Uzbekistan Car Imports Surge 137% Amid EV Boom
Uzbekistan Car Imports Surge 137% Amid EV Boom
Tashkent, Uzbekistan (UzDaily.com) — The total value of passenger car imports into Uzbekistan increased by 137% year-on-year, reaching US$508.3 million compared to US$214.0 million in 2025, according to data from the State Customs Committee. The sharp rise was primarily driven by rapid consumer adoption of electric and hybrid vehicles.
Electric vehicles reshape the market
Fully electric vehicles have become the dominant force reshaping Uzbekistan’s domestic car market structure. In 2025, the country imported 5,863 electric vehicles worth US$88.5 million. In 2026, this figure surged to 23,079 units valued at US$309.3 million — a 294% increase in volume and a 250% rise in value.
The share of electric vehicles in total passenger car import spending reached approximately 61%, compared to 41% a year earlier, solidifying their position as the leading segment in the market.

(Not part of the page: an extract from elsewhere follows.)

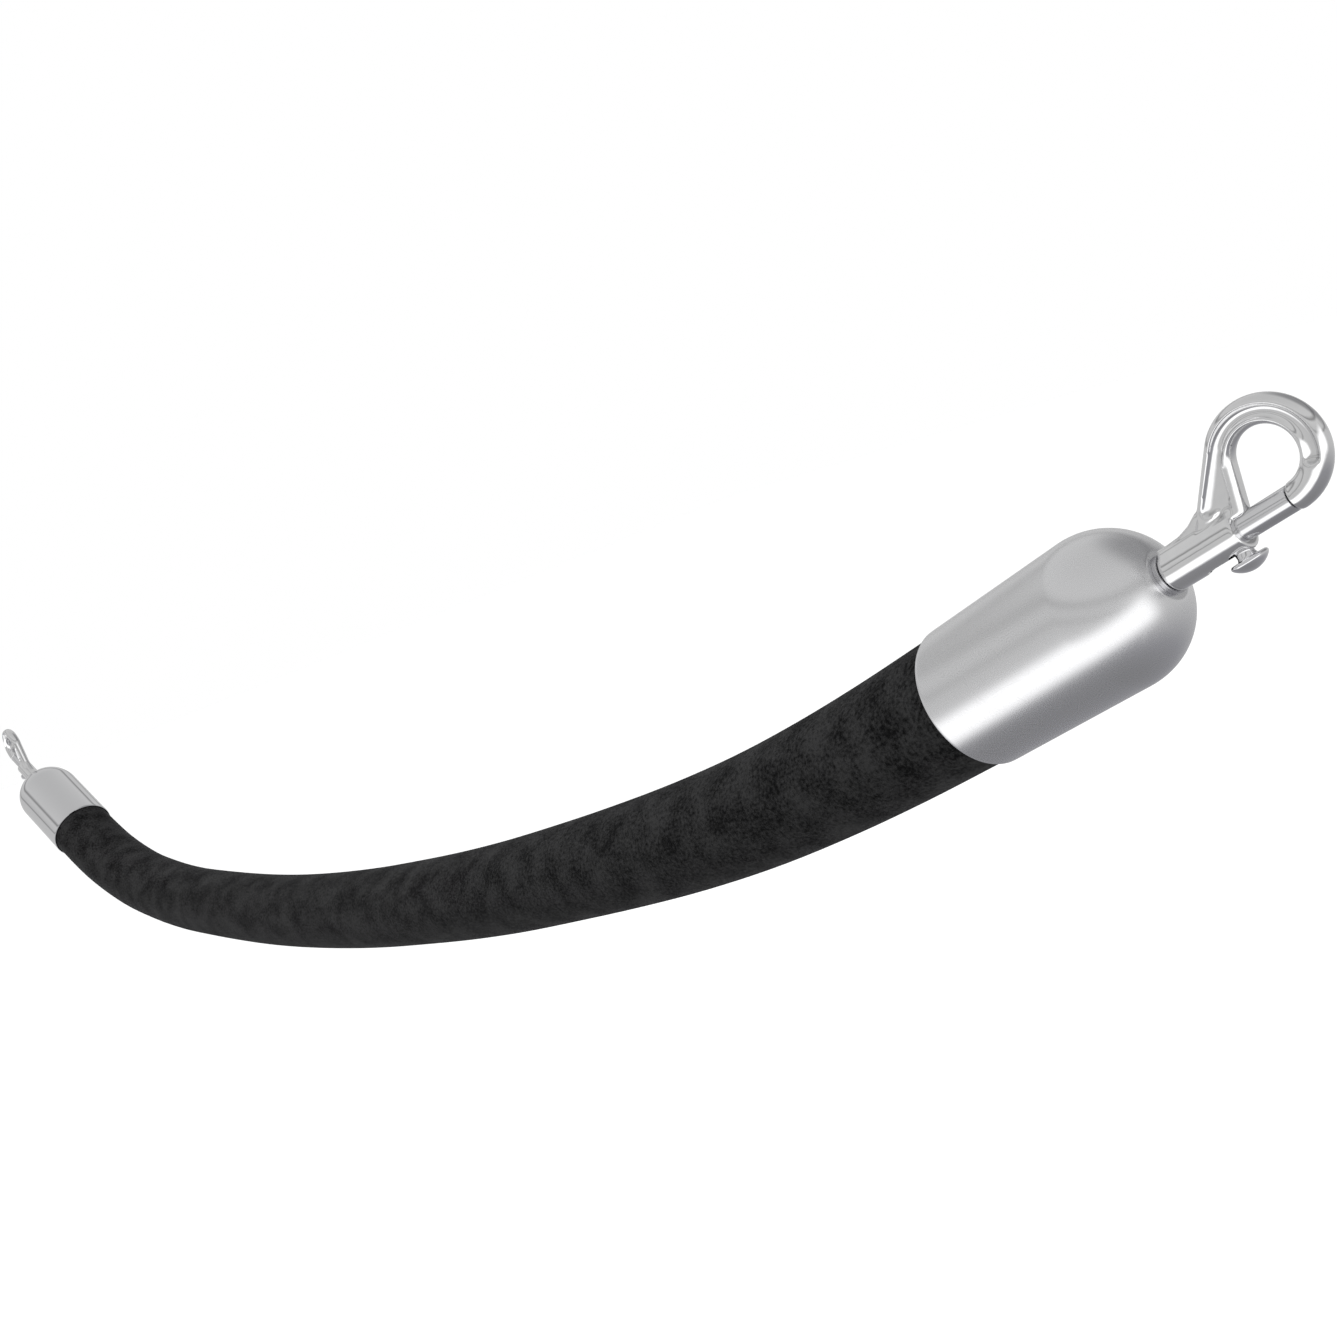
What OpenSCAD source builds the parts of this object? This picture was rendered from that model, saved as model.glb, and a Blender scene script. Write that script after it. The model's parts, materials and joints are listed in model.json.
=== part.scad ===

Hybrids show record growth
An even more dramatic increase was recorded in the hybrid vehicle segment, which combines gasoline and electric powertrains. Imports rose from 329 units worth US$7.5 million in 2025 to 2,829 units worth US$81.7 million in 2026 — an increase of 760% in volume and about 996% in value.
The sharp growth suggests that consumers who previously hesitated between conventional and fully electric vehicles are increasingly choosing hybrid technologies as a transitional solution, supported by expanding dealership networks and gradually improving maintenance infrastructure.
Gasoline segment stagnates
In contrast, imports of traditional gasoline-powered vehicles — historically the backbone of the Uzbek market — remained largely stable. Shipments declined slightly from 5,793 to 5,568 units, while value edged down from US$117.5 million to US$115.8 million, a decrease of about 1–2%.
Gasoline vehicles still rank second in import value at US$115.8 million, but their share of total passenger car import spending fell sharply from 55% in 2025 to 23% in 2026, underscoring a rapid transformation of the market.
Diesel remains niche but grows in value
Diesel passenger vehicles continue to occupy a marginal position in imports. Volumes fell from 30 to 18 units, but total value increased from US$595,000 to US$1.4 million. This indicates a shift toward more expensive models, likely premium European vehicles, rather than a broader resurgence in diesel demand.